Escape Rating A: This is my third book by Sara Ackerman (after Red Sky Over Hawaii and Radar Girls) and so far it’s my favorite. (I’m saying “so far” because there are two earlier books of hers that I have not yet read – and because of course I expect more!)
A huge part of what made this work so well for me was the way that the “timeslip” worked. First we follow Isabel in 1943, then we are with Lu in 1965. There’s no need for any supernatural woo-woo or lost diaries to make the two stories link up, because Matteo Russi becomes a central figure in both time periods.
Which is entirely plausible and even realistic. Think about that whole meme on the interwebs about the foreshortening of time, that in our heads we think of 1980 as being twenty years ago when it’s really 40 years ago and what a mindbend that is.
But in 1965 the men and women who served in World War II (and survived) were mostly in their 40s, and often their early 40s at that. Very much in their primes, with most of their lives still ahead of them. A lot of TV heroes in the mid-1960s had served in either WW2 or Korea, which led to them being cops or private investigators or something else dangerous and sexy. Not that I was thinking that last bit when I watched those shows, I was only eight in 1965.
That Matteo is a young aviator in 1942 and an experienced photographer in 1965 at the top of his game grounds the story. As does Lu’s position of being a young female journalist who feels compelled to beat the men who are certain that she can’t cut it because she’s a woman.

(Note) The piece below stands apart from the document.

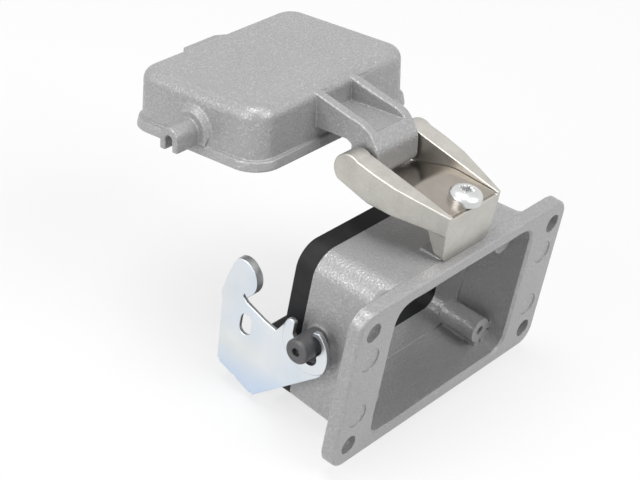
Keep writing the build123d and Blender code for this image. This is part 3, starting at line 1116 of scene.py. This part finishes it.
@dataclass
class Studio:
    """Camera, floor, lamps and background."""

    camera_place_mm: tuple = (316.6, 168.4, 257.1)
    heading: float = -146.416
    pitch: float = -33.881
    roll: float = 11.483
    focal_px: float = 1881.9
    image_width: float = 640.0
    sensor_mm: float = 36.0
    clip_start: float = 0.01
    floor_half: float = 1.2
    floor_gap_mm: float = 0.2
    floor_colour: tuple = opaque(0.93, 0.93, 0.93)
    floor_roughness: float = 0.9
    floor_specular: float = 0.1
    floor_glow: float = 0.72
    ambient: float = 0.22
    lamps: tuple = (
        Lamp("top_light", place=(0.1, -0.2, 0.9), size=0.55, power=4.1),
        Lamp("front_light", place=(-0.15, 0.6, 0.7), size=0.6, power=4.3),
        Lamp("side_light", place=(0.8, -0.3, 0.4), size=0.55, power=3.4),
    )

    def camera(self) -> None:
        """Place the camera at the photograph's viewing angle."""
        data = bpy.data.cameras.new("camera")
        data.sensor_width = self.sensor_mm
        data.lens = self.focal_px / self.image_width * self.sensor_mm
        data.clip_start = self.clip_start
        made = bpy.data.objects.new("camera", data)
        bpy.context.scene.collection.objects.link(made)
        heading = math.radians(self.heading)
        pitch = math.radians(self.pitch)
        view = Vector((
            math.cos(pitch) * math.cos(heading),
            math.cos(pitch) * math.sin(heading),
            math.sin(pitch),
        ))
        turn = view.to_track_quat("-Z", "Y") @ Quaternion((0, 0, 1), math.radians(self.roll))
        made.rotation_mode = "QUATERNION"
        made.rotation_quaternion = turn
        made.location = Vector(self.camera_place_mm) * MM
        bpy.context.scene.camera = made

    def floor(self) -> None:
        """Lay a pale floor just under the object."""
        low = CAD_BOX[0][2] - self.floor_gap_mm * MM
        bpy.ops.mesh.primitive_plane_add(size=2 * self.floor_half, location=(0, 0, low))
        made = bpy.context.object
        made.name = "floor"
        material = bpy.data.materials.new("floor")
        material.use_nodes = True
        graph = Graph(material.node_tree)
        shader = graph.node(
            "ShaderNodeBsdfPrincipled",
            sockets={
                "Base Color": self.floor_colour,
                "Roughness": self.floor_roughness,
                "Specular IOR Level": self.floor_specular,
            },
        )
        glow = graph.node("ShaderNodeEmission", sockets={"Color": WHITE, "Strength": 1.0})
        share = self._plain_rays(graph) * self.floor_glow
        blend = graph.node("ShaderNodeMixShader", sockets={0: share, 1: shader, 2: glow})
        graph.node("ShaderNodeOutputMaterial", sockets={"Surface": blend})
        made.data.materials.append(material)

    @staticmethod
    def _plain_rays(graph: Graph) -> Signal:
        """One for rays that show the background itself, in mirrors and glass too.

        Args:
            graph: The graph to add to.

        Returns:
            One for camera, glossy and transmission rays, else zero.
        """
        camera, glossy, transmission = (
            graph.node("ShaderNodeLightPath", output=f"Is {kind} Ray")
            for kind in ("Camera", "Glossy", "Transmission")
        )
        return (camera + glossy + transmission).clamped()

    def world(self) -> None:
        """White to the camera and to mirrors, plain soft light elsewhere."""
        made = bpy.data.worlds.new("studio")
        made.use_nodes = True
        graph = Graph(made.node_tree)
        strength = self._plain_rays(graph) * (1.0 - self.ambient) + self.ambient
        light = graph.node(
            "ShaderNodeBackground", sockets={"Color": WHITE, "Strength": strength}
        )
        graph.node("ShaderNodeOutputWorld", sockets={"Surface": light})
        bpy.context.scene.world = made

    def build(self) -> None:
        """Set up the whole studio."""
        self.camera()
        self.floor()
        self.world()
        for lamp in self.lamps:
            lamp.hang()
        bpy.context.scene.view_settings.view_transform = "Standard"
        LOG.info("studio ready")


def main() -> None:
    """Build the sub-assemblies and the studio, in order."""
    logging.basicConfig(level=logging.INFO, format="%(name)s: %(message)s")
    workshop = Workshop()
    for group in (
        BulkheadHousing(workshop),
        CoverHinge(workshop),
        HingedCover(workshop),
        LockingLever(workshop),
    ):
        group.build()
    Studio().build()


if __name__ == "__main__":
    main()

There have been a lot of recent books about women serving as code breakers and other top secret positions during the war – a trend that this author has herself contributed to. This is also something that would have once been believed to be too sensational to be true, but with the war years now mostly declassified, those truths have come out and aren’t they glorious?
One of the things that made this work so much better for me than Red Sky Over Hawaii is that the villain of The Codebreaker’s Secret is entirely realistic and not over-the-top at all. There were plenty of Nazis who were brought to the U.S. after the war, with their records sanitized by the U.S. government, in order to advance the U.S. missile program and give us a leg up against the Soviets in the Cold War arms and space race.
That there were spies and agents working for the Nazi cause during the war is hardly a surprise. It’s been a topic for conspiracy theories and espionage thrillers for decades. And it allows for a disgustingly slimy, smarmy villain who is all-too-realistic and not over-the-top at all.
I’m always fascinated with the history in historical fiction, but what really makes this story sing – and even occasionally dance – are the personalities of its three protagonists, Isabel Cooper, Luana Freitas, and especially Matteo Russi who links the two – although not in the way that you’re probably thinking. And the story is infinitely better for that link not following the usual patterns.
Although their stories take place two decades apart, both Lu and Isabel are in the same place in each of theirs. Not just geographically, but also personally and professionally. They are both in their early 20s, both experiencing their first taste of freedom and responsibility, both driven to excel in professions that are dominated by men. And both willing to put themselves on the line for the truth.
At the same time, Matteo, who is the same human being in both time periods, is radically different. Time, experience and war have changed him from the brash young man who was Isabel’s friend but never her lover, to the womanizing bastard who is at the top of his profession but heading towards the bottom of his life.
He has no idea that mentoring Lu will heal so much of what has ailed him since the war. If only he can open himself up enough to try.
As I said earlier, I loved The Codebreaker’s Secret. I can’t wait for the author’s next book, because I’m highly anticipating more historical fictional goodness set in a captivating place and manages to provide a bit of a fresh perspective on a time period that has been endlessly explored – but not from this marvelous angle. Hopefully this time next year!